Wednesday, Napavine and Adna put the new regulation into practice at the earliest opportunity, sharing the points after a 1-1 draw in both sides’ league openers.

“You want to have a winner in these types of situations, but like they say in the pros, we’ll take the point,” Adna coach Patrick Richardson said.

It was a fair result for an early-season rivalry matchup that left both coaches happy with some parts of the game and wanting more from others.

The two sides spent most of the first half playing the ball back and forth in the middle third without much in the way of real possession, leading to a 0-0 line at the break. Adna came out of halftime looking slightly stronger — only to give away a chance in the 47th minute, which Napavine’s Hannah Fay took full advantage of with a low laser off her left foot to make it 1-0.

“She did that just right,” Napavine coach Mike Dieckman said.

That sparked even more Adna pressure, but for a while, it seemed like the ball just wouldn’t go in for the Pirates. Adna won a free kick from 30 yards out in the 54th minute, but while Lydia Tobin’s long shot beat Taylen Evander, it banged squarely off the crossbar and out, and a scrum of Pirates couldn’t knock it home.

A minute later, Napavine was whistled for a foul in the box, but Evander came up big, diving to her right to save Tobin’s penalty kick.

“She’s such a good goalkeeper,” Dieckman said.

Evander finished with nine saves — six in the second half — while Napavine wouldn’t manage another shot on target.

But just as it seemed the Tigers (1-1-2, 0-0-1 C2BL) had survived the wave of pressure, Adna won another free kick, this one from the wing. Margarite Humphrey send a low delivery to the top corner of the box, where Bailey Naillon collected, turned, and chipped a high arc shot into the back of the net to level the score.

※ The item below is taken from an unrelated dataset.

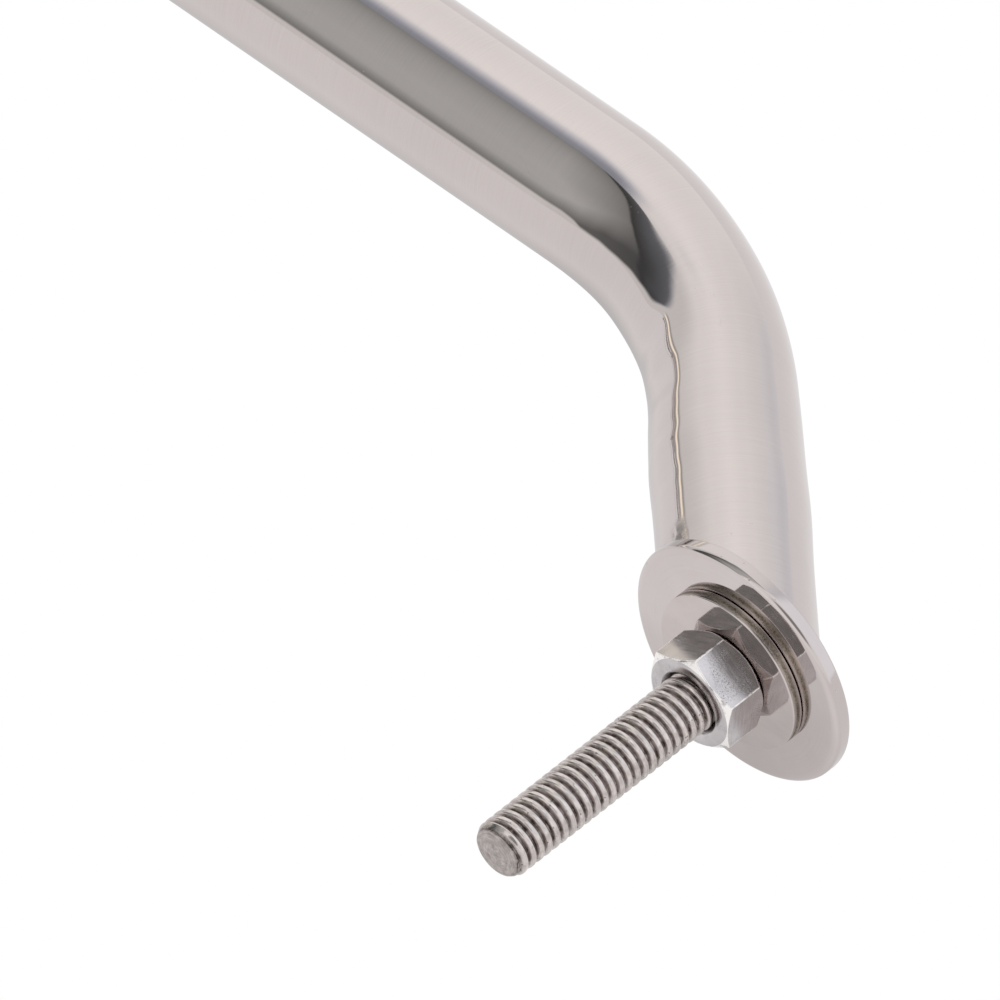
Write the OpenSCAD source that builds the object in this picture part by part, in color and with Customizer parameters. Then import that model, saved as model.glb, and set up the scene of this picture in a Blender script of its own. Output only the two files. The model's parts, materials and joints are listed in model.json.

“We got off to kind of a rocky start to start the second half, but it was like nothing changed,” Richardson said. “We just went right back into it and kept working towards it.”

For the Pirates (0-4-3, 0-0-1 C2BL), it’s the seventh straight match to open the season without a win, though a closer look shows that those six matches came against three 1A schools, two 3A schools, a 2B state quarterfinalist, and their main rivals. Adna will get the rest of the week to recover, then face Toledo at home next Monday.

“They’ll start to fall, and there will be opponents where it won’t be a problem getting them in the back of the net,” Richardson said. “Once they get that feeling, it’ll start rolling a bit, but you’ve just got to get there.”

Napavine, meanwhile, will get right back at it with a non-leaguer against Elma Thursday and another one against Eatonville next Monday, before returning to C2BL next Wednesday against Raymond-South Bend.